My approach to your question on exisiting queries:
First make sure your statistics are OK and do a REORG.
Then evaluate the access plans and try to make changes to a part of the query to improve it
You may consider tuning some db/dbm parameters (like query degree, parallelism, sortheap, queryopt etc and bufferpool size, tablespace-bufferpool mapping, indexes etc) and also OS related stuff like I/O ..
If you think the query is very badly written, yes, you can consider a rewrite .. Rewriting all existing queries, is a very tedious and timeconsuming process ...
As a quick note , for new queries :
1) SELECT only the columns you want
2) Create suitable indexes and keep statistics upto date and define appropriate bufferpools
3) Minimize sorting (reduce DISTINCT, ORDER BY, use UNION ALL instead of UNION whenever possible)
4) Primary-Foreign Key constraints columns are properly indexed
5) For dynamic sql, Whenever possible, use parameter markers to avoid compilation overhead
There could be more points, but I think these are the most basic and important ones
You may want to refer Peter Gulutzan's SQL Performance tuning book ... Will cost you about $40-50
Quote:
Originally posted by dollar489
Hi:
Recently I have been looking into our production environment and trying to figure out the problem with slow performance.

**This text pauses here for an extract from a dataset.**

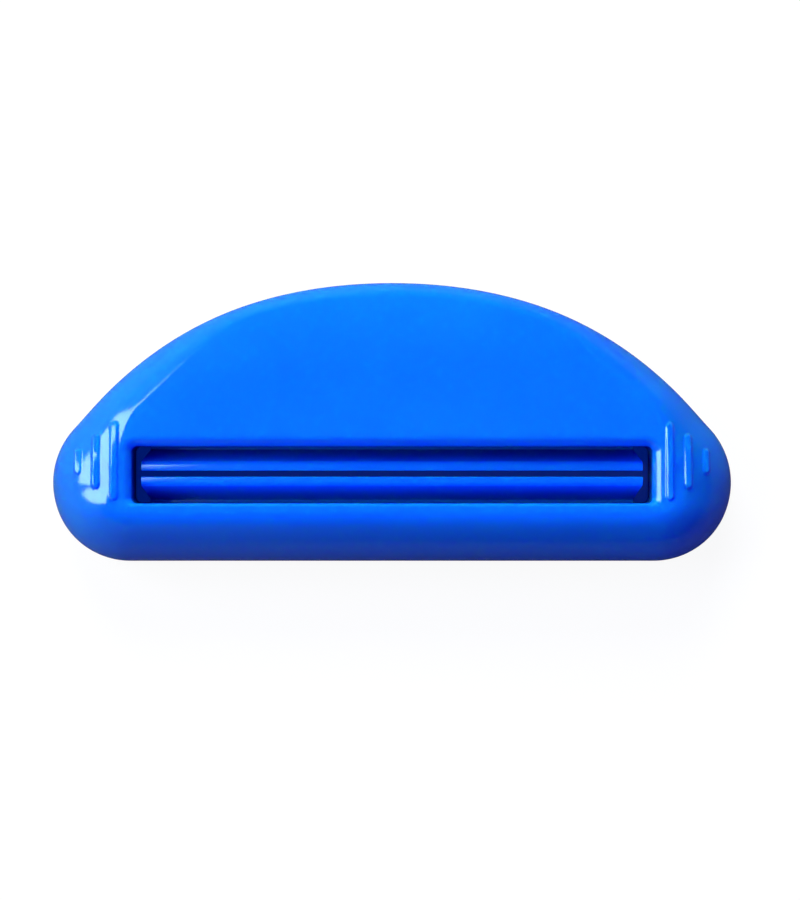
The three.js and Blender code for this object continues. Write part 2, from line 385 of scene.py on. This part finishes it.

One of the variable in this exercise is to look at existing queries and fine-tune them. My question is how?
1. Re-write the queries (this is what I would like to do)
2. Evaluate the access plan and do something
3. Update statistics (REORG, RUSTATS)
4. Update db or dbm cfg parameters
Are there any set guidelines which helps someone write good queries? Question is vague so feel free to comment.